- DESCRIPTION OF THE TASK -
Quote every line below exactly as it reads.

(Parts and joints as JSON)
Begin

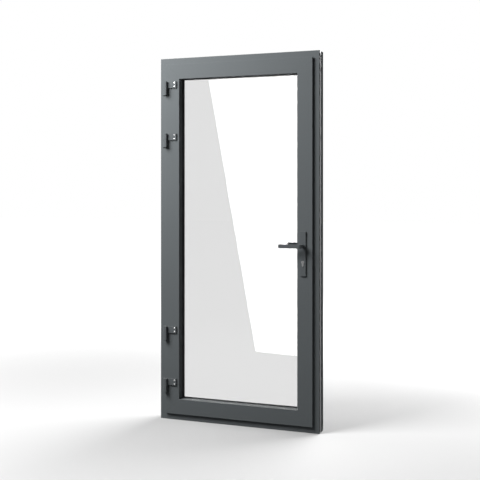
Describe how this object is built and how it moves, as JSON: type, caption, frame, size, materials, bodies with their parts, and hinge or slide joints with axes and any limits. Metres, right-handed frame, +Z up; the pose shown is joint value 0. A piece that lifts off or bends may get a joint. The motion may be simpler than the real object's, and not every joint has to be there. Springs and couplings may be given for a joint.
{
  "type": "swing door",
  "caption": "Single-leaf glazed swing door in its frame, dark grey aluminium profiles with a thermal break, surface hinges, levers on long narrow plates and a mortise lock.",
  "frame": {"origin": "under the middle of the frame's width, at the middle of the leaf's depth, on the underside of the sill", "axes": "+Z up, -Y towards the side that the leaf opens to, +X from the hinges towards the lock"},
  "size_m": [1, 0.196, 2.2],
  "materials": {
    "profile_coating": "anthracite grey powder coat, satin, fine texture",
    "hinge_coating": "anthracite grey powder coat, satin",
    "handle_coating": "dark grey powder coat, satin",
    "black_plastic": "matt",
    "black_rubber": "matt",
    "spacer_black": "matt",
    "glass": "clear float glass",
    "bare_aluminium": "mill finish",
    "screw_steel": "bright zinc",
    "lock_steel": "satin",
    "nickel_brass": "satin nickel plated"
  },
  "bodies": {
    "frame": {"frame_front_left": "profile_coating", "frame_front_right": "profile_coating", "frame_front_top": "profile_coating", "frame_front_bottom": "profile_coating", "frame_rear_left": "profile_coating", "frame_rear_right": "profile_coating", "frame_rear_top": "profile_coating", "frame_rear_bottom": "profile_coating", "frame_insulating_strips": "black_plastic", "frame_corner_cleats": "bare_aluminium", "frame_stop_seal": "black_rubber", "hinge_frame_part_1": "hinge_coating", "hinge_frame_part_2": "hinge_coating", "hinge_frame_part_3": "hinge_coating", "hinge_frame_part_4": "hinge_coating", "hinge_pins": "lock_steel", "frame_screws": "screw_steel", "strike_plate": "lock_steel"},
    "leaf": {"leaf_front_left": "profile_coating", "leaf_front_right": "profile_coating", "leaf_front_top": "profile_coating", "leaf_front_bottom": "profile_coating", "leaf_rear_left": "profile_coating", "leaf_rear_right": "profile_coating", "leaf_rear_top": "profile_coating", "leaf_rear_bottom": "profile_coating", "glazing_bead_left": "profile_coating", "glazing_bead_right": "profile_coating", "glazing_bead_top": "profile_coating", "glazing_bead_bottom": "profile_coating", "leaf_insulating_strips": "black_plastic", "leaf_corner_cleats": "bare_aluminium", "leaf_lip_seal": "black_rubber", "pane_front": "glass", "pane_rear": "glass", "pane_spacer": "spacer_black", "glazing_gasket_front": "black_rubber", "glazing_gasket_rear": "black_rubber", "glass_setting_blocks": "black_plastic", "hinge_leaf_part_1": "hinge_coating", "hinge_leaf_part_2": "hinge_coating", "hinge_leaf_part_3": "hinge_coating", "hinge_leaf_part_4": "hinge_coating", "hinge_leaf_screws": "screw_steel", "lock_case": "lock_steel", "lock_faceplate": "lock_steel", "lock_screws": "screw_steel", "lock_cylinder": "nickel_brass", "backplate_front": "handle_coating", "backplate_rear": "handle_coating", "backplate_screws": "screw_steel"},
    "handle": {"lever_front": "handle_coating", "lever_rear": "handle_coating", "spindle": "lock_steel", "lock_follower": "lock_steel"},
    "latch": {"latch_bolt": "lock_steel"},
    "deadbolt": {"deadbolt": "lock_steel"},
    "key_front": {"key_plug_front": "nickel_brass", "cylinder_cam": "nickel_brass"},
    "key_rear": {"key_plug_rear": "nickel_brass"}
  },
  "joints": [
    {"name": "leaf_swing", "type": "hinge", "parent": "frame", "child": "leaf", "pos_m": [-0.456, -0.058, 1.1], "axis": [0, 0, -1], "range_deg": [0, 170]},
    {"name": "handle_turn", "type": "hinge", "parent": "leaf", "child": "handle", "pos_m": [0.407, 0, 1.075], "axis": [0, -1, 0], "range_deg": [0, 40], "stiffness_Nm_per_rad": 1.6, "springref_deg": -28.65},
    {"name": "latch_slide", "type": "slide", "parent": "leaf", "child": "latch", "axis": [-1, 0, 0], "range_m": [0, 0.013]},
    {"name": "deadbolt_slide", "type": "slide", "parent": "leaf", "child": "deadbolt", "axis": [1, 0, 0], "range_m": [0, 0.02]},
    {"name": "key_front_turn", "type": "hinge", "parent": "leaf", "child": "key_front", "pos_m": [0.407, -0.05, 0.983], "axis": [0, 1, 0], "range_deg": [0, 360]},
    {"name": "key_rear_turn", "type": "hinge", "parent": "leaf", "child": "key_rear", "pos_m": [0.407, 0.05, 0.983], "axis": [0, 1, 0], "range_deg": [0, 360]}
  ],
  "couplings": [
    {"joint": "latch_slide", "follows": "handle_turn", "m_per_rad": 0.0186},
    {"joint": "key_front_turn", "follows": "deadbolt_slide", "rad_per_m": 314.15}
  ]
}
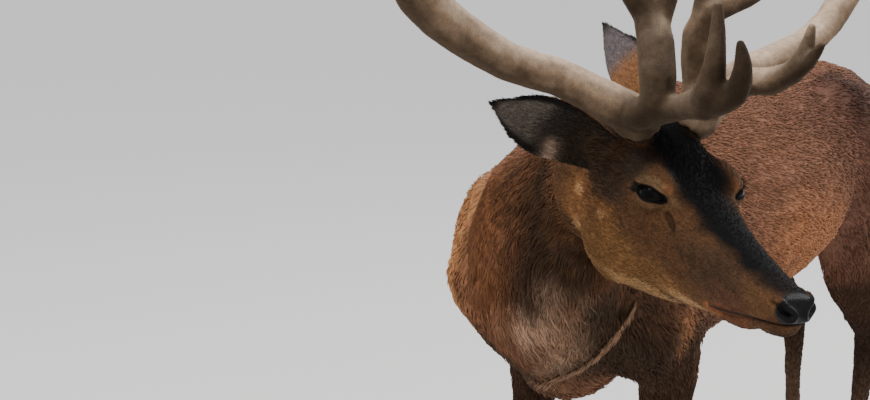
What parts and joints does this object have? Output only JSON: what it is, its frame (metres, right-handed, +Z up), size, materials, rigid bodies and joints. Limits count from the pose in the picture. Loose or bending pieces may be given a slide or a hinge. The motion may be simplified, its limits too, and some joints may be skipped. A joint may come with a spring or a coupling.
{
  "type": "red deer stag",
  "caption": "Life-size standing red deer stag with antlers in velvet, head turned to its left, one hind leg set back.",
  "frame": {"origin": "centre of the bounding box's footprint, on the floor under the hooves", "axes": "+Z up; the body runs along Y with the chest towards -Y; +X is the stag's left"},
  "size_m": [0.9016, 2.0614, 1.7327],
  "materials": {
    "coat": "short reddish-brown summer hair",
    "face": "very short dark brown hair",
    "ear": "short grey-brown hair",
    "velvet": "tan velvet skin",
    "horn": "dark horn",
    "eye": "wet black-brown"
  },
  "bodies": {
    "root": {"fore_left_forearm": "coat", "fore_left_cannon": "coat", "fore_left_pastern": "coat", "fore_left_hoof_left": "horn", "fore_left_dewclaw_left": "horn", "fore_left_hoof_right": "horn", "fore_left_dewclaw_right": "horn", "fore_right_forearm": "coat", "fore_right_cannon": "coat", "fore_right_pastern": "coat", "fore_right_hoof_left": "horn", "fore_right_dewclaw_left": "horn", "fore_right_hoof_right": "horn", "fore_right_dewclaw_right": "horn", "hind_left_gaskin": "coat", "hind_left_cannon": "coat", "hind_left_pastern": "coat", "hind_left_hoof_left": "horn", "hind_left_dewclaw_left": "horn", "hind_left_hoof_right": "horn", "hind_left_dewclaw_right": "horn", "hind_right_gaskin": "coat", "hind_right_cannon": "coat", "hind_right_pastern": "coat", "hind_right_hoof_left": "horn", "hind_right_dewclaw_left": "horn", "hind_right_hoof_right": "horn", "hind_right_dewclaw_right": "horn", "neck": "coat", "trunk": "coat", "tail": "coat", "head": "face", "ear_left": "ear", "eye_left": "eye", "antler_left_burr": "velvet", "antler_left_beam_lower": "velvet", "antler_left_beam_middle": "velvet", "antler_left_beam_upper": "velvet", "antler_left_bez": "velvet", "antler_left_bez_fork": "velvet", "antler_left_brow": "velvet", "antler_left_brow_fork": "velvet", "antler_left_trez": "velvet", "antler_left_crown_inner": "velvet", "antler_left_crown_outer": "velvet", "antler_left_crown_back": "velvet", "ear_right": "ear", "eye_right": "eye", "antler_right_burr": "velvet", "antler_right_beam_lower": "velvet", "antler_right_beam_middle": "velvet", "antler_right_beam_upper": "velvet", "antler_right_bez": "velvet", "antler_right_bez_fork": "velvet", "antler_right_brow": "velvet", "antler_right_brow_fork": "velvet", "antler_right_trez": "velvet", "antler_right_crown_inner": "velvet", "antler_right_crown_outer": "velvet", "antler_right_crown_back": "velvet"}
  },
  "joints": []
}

End

- ANSWER TO THIS TASK -
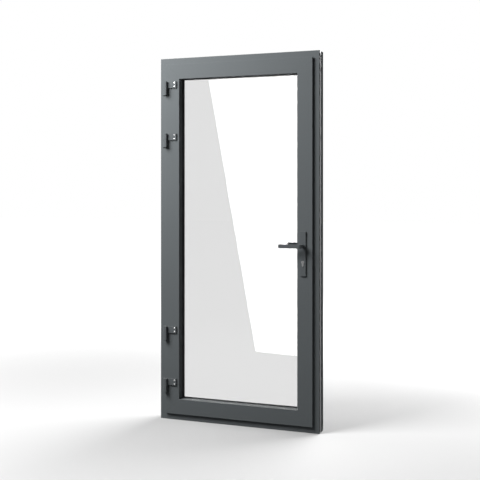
Describe how this object is built and how it moves, as JSON: type, caption, frame, size, materials, bodies with their parts, and hinge or slide joints with axes and any limits. Metres, right-handed frame, +Z up; the pose shown is joint value 0. A piece that lifts off or bends may get a joint. The motion may be simpler than the real object's, and not every joint has to be there. Springs and couplings may be given for a joint.
{
  "type": "swing door",
  "caption": "Single-leaf glazed swing door in its frame, dark grey aluminium profiles with a thermal break, surface hinges, levers on long narrow plates and a mortise lock.",
  "frame": {"origin": "under the middle of the frame's width, at the middle of the leaf's depth, on the underside of the sill", "axes": "+Z up, -Y towards the side that the leaf opens to, +X from the hinges towards the lock"},
  "size_m": [1, 0.196, 2.2],
  "materials": {
    "profile_coating": "anthracite grey powder coat, satin, fine texture",
    "hinge_coating": "anthracite grey powder coat, satin",
    "handle_coating": "dark grey powder coat, satin",
    "black_plastic": "matt",
    "black_rubber": "matt",
    "spacer_black": "matt",
    "glass": "clear float glass",
    "bare_aluminium": "mill finish",
    "screw_steel": "bright zinc",
    "lock_steel": "satin",
    "nickel_brass": "satin nickel plated"
  },
  "bodies": {
    "frame": {"frame_front_left": "profile_coating", "frame_front_right": "profile_coating", "frame_front_top": "profile_coating", "frame_front_bottom": "profile_coating", "frame_rear_left": "profile_coating", "frame_rear_right": "profile_coating", "frame_rear_top": "profile_coating", "frame_rear_bottom": "profile_coating", "frame_insulating_strips": "black_plastic", "frame_corner_cleats": "bare_aluminium", "frame_stop_seal": "black_rubber", "hinge_frame_part_1": "hinge_coating", "hinge_frame_part_2": "hinge_coating", "hinge_frame_part_3": "hinge_coating", "hinge_frame_part_4": "hinge_coating", "hinge_pins": "lock_steel", "frame_screws": "screw_steel", "strike_plate": "lock_steel"},
    "leaf": {"leaf_front_left": "profile_coating", "leaf_front_right": "profile_coating", "leaf_front_top": "profile_coating", "leaf_front_bottom": "profile_coating", "leaf_rear_left": "profile_coating", "leaf_rear_right": "profile_coating", "leaf_rear_top": "profile_coating", "leaf_rear_bottom": "profile_coating", "glazing_bead_left": "profile_coating", "glazing_bead_right": "profile_coating", "glazing_bead_top": "profile_coating", "glazing_bead_bottom": "profile_coating", "leaf_insulating_strips": "black_plastic", "leaf_corner_cleats": "bare_aluminium", "leaf_lip_seal": "black_rubber", "pane_front": "glass", "pane_rear": "glass", "pane_spacer": "spacer_black", "glazing_gasket_front": "black_rubber", "glazing_gasket_rear": "black_rubber", "glass_setting_blocks": "black_plastic", "hinge_leaf_part_1": "hinge_coating", "hinge_leaf_part_2": "hinge_coating", "hinge_leaf_part_3": "hinge_coating", "hinge_leaf_part_4": "hinge_coating", "hinge_leaf_screws": "screw_steel", "lock_case": "lock_steel", "lock_faceplate": "lock_steel", "lock_screws": "screw_steel", "lock_cylinder": "nickel_brass", "backplate_front": "handle_coating", "backplate_rear": "handle_coating", "backplate_screws": "screw_steel"},
    "handle": {"lever_front": "handle_coating", "lever_rear": "handle_coating", "spindle": "lock_steel", "lock_follower": "lock_steel"},
    "latch": {"latch_bolt": "lock_steel"},
    "deadbolt": {"deadbolt": "lock_steel"},
    "key_front": {"key_plug_front": "nickel_brass", "cylinder_cam": "nickel_brass"},
    "key_rear": {"key_plug_rear": "nickel_brass"}
  },
  "joints": [
    {"name": "leaf_swing", "type": "hinge", "parent": "frame", "child": "leaf", "pos_m": [-0.456, -0.058, 1.1], "axis": [0, 0, -1], "range_deg": [0, 170]},
    {"name": "handle_turn", "type": "hinge", "parent": "leaf", "child": "handle", "pos_m": [0.407, 0, 1.075], "axis": [0, -1, 0], "range_deg": [0, 40], "stiffness_Nm_per_rad": 1.6, "springref_deg": -28.65},
    {"name": "latch_slide", "type": "slide", "parent": "leaf", "child": "latch", "axis": [-1, 0, 0], "range_m": [0, 0.013]},
    {"name": "deadbolt_slide", "type": "slide", "parent": "leaf", "child": "deadbolt", "axis": [1, 0, 0], "range_m": [0, 0.02]},
    {"name": "key_front_turn", "type": "hinge", "parent": "leaf", "child": "key_front", "pos_m": [0.407, -0.05, 0.983], "axis": [0, 1, 0], "range_deg": [0, 360]},
    {"name": "key_rear_turn", "type": "hinge", "parent": "leaf", "child": "key_rear", "pos_m": [0.407, 0.05, 0.983], "axis": [0, 1, 0], "range_deg": [0, 360]}
  ],
  "couplings": [
    {"joint": "latch_slide", "follows": "handle_turn", "m_per_rad": 0.0186},
    {"joint": "key_front_turn", "follows": "deadbolt_slide", "rad_per_m": 314.15}
  ]
}
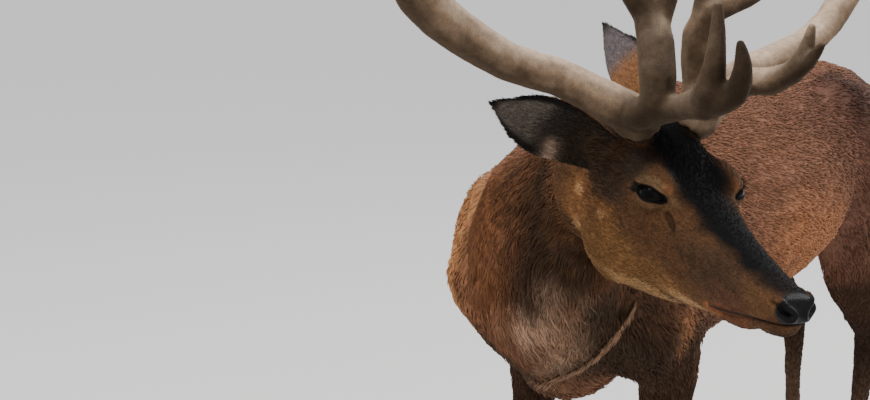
What parts and joints does this object have? Output only JSON: what it is, its frame (metres, right-handed, +Z up), size, materials, rigid bodies and joints. Limits count from the pose in the picture. Loose or bending pieces may be given a slide or a hinge. The motion may be simplified, its limits too, and some joints may be skipped. A joint may come with a spring or a coupling.
{
  "type": "red deer stag",
  "caption": "Life-size standing red deer stag with antlers in velvet, head turned to its left, one hind leg set back.",
  "frame": {"origin": "centre of the bounding box's footprint, on the floor under the hooves", "axes": "+Z up; the body runs along Y with the chest towards -Y; +X is the stag's left"},
  "size_m": [0.9016, 2.0614, 1.7327],
  "materials": {
    "coat": "short reddish-brown summer hair",
    "face": "very short dark brown hair",
    "ear": "short grey-brown hair",
    "velvet": "tan velvet skin",
    "horn": "dark horn",
    "eye": "wet black-brown"
  },
  "bodies": {
    "root": {"fore_left_forearm": "coat", "fore_left_cannon": "coat", "fore_left_pastern": "coat", "fore_left_hoof_left": "horn", "fore_left_dewclaw_left": "horn", "fore_left_hoof_right": "horn", "fore_left_dewclaw_right": "horn", "fore_right_forearm": "coat", "fore_right_cannon": "coat", "fore_right_pastern": "coat", "fore_right_hoof_left": "horn", "fore_right_dewclaw_left": "horn", "fore_right_hoof_right": "horn", "fore_right_dewclaw_right": "horn", "hind_left_gaskin": "coat", "hind_left_cannon": "coat", "hind_left_pastern": "coat", "hind_left_hoof_left": "horn", "hind_left_dewclaw_left": "horn", "hind_left_hoof_right": "horn", "hind_left_dewclaw_right": "horn", "hind_right_gaskin": "coat", "hind_right_cannon": "coat", "hind_right_pastern": "coat", "hind_right_hoof_left": "horn", "hind_right_dewclaw_left": "horn", "hind_right_hoof_right": "horn", "hind_right_dewclaw_right": "horn", "neck": "coat", "trunk": "coat", "tail": "coat", "head": "face", "ear_left": "ear", "eye_left": "eye", "antler_left_burr": "velvet", "antler_left_beam_lower": "velvet", "antler_left_beam_middle": "velvet", "antler_left_beam_upper": "velvet", "antler_left_bez": "velvet", "antler_left_bez_fork": "velvet", "antler_left_brow": "velvet", "antler_left_brow_fork": "velvet", "antler_left_trez": "velvet", "antler_left_crown_inner": "velvet", "antler_left_crown_outer": "velvet", "antler_left_crown_back": "velvet", "ear_right": "ear", "eye_right": "eye", "antler_right_burr": "velvet", "antler_right_beam_lower": "velvet", "antler_right_beam_middle": "velvet", "antler_right_beam_upper": "velvet", "antler_right_bez": "velvet", "antler_right_bez_fork": "velvet", "antler_right_brow": "velvet", "antler_right_brow_fork": "velvet", "antler_right_trez": "velvet", "antler_right_crown_inner": "velvet", "antler_right_crown_outer": "velvet", "antler_right_crown_back": "velvet"}
  },
  "joints": []
}